Sister Dibb's next proclamation is to "live it". 


Next is the statement, “I live it.” The scriptures teach that we must be “doers of the word, and not hearers only.”5We live the gospel and become “doers of the word” by exercising faith, being obedient, lovingly serving others, and following our Savior’s example. We act with integrity and do what we know is right “at all times and in all things, and in all places”6 no matter who may or may not be watching.

In our mortal condition, no one is perfect. Even in our most diligent efforts to live the gospel, all of us will make mistakes, and all of us will sin. What a comforting assurance it is to know that through our Savior’s redeeming sacrifice, we can be forgiven and made clean again. This process of true repentance and forgiveness strengthens our testimony and our resolve to obey the Lord’s commandments and live our life according to gospel standards.

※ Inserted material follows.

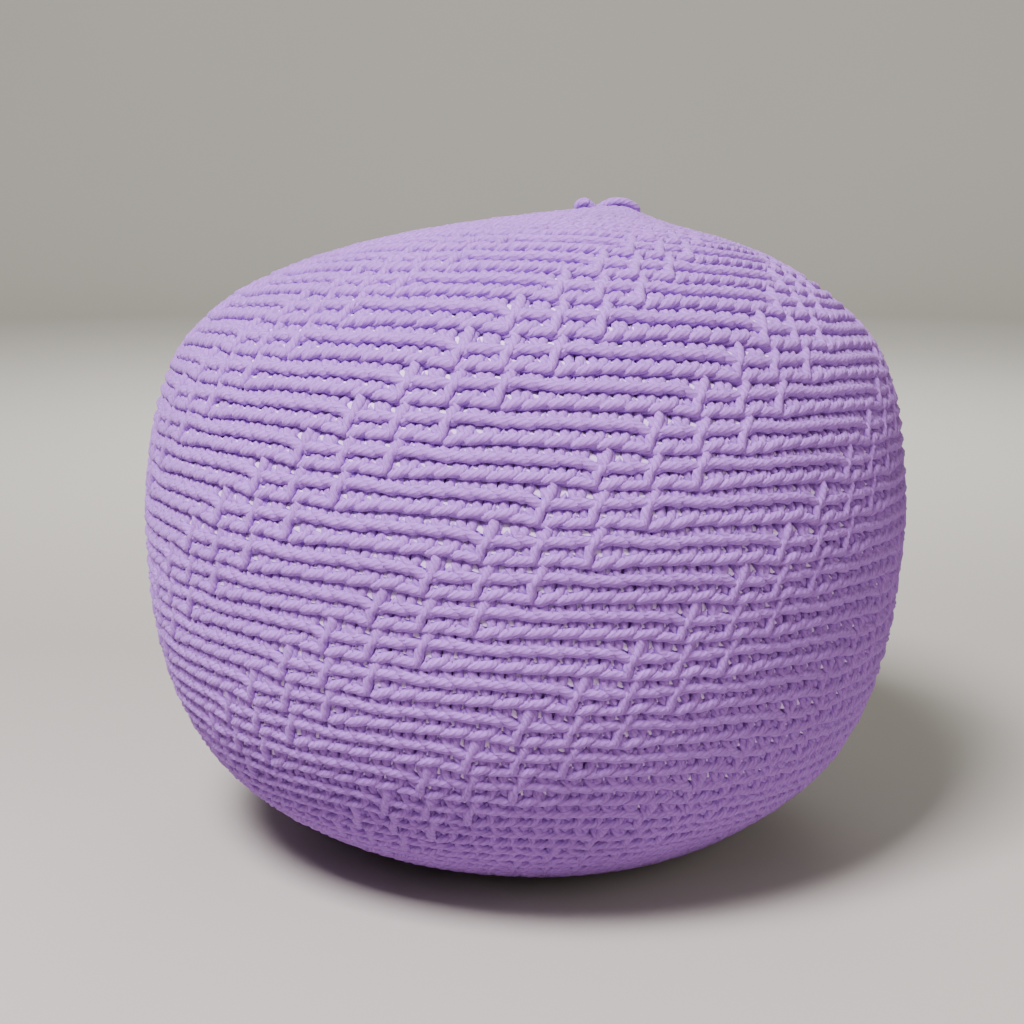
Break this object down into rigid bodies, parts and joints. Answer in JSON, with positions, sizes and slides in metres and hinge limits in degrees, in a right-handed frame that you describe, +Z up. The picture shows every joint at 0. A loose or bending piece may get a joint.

Member's, although not perfect, need to "live" the gospel.  Which to me, is doing what our leaders teach and say.  The current prophet's words trump all past scriptures or teachings.  It means to be strictly obedient without questioning or challenging.

Ann's last statement is;

 The final phrase in my declarative statement is “I love it.” Gaining a knowledge of the gospel of Jesus Christ and diligently living gospel principles in our everyday lives leads many members of the Church to exclaim enthusiastically, “I love the gospel!”



Loving the gospel/God or church above all else.  There is no distinction between the three.  They are  one and the same.  That means putting your callings, responsibilities, tithing, temple work, scripture study, prayer, etc.. above everything else in your life.  Give tithing before paying bills, sacrifice family time for church busy work.  It is the "kingdom of God" or nothing else, or in other words, it is the Mormon church or nothing else.   A Mormon is who you are--so in reality when you build the church you build yourself, your character, your being.  That is why when you  quit the church you are in essence, quitting yourself.  That is why it is so painful.